Les tendances démographiques ajoutent un autre niveau de complexité. La baisse du taux de natalité et le vieillissement de la population chinoise menacent la vitalité économique à long terme que l’urbanisation croissante est censée soutenir. Si l’intégration des migrants ruraux dans les économies urbaines pourrait contribuer à atténuer certains de ces défis démographiques en élargissant le bassin de main-d’œuvre, elle risque également d’exacerber les inégalités sociales existantes si elle n’est pas gérée avec soin.

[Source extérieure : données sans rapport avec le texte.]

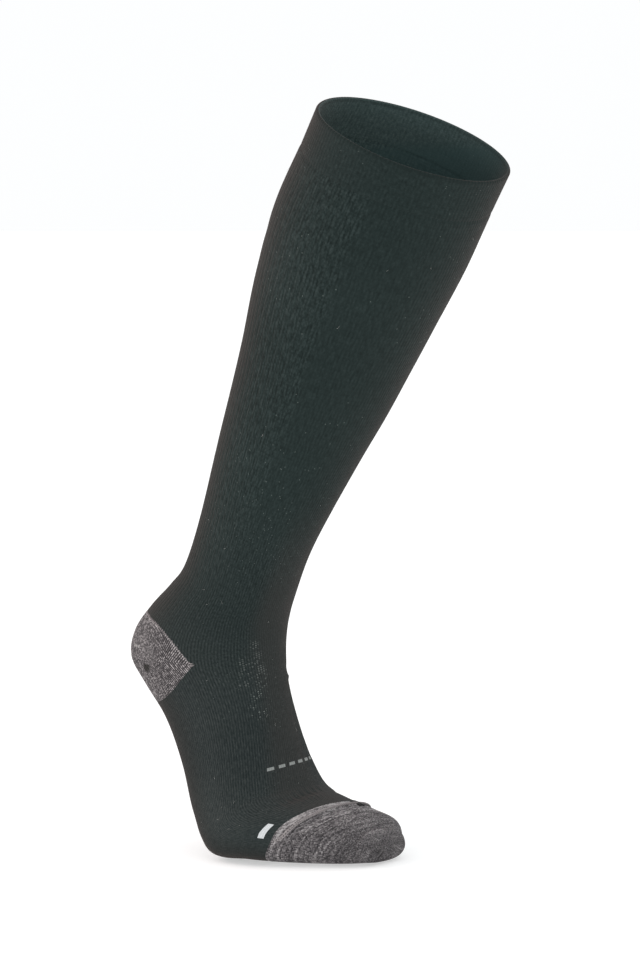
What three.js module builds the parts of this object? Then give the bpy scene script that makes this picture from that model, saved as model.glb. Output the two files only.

La nature duale du hukou rural, qui confère des droits fonciers et sert de solution de secours pour de nombreux migrants, constitue un obstacle majeur à la réforme. Dans un contexte de ralentissement économique, la sécurité de disposer de terres rurales sur lesquelles s’appuyer fait que de nombreux migrants hésitent à s’engager pleinement dans la vie urbaine en obtenant un hukou urbain. Cette réticence reflète des problèmes plus vastes liés au système foncier, qui a lui-même un besoin urgent de réforme, un processus qui prendra probablement de nombreuses années.
Si le nouveau plan de réforme du hukou chinois constitue une voie prometteuse vers une plus grande intégration économique et une plus grande équité sociale, son succès est loin d’être garanti, car il implique non seulement des obstacles logistiques et financiers, mais aussi des attitudes sociales profondément ancrées et des inégalités historiques. Un succès pourrait atténuer le malaise du marché immobilier et relancer la demande intérieure, tandis qu’un échec pourrait aggraver les disparités existantes et créer des distorsions du marché. Les résultats de cette réforme seront surveillés de près.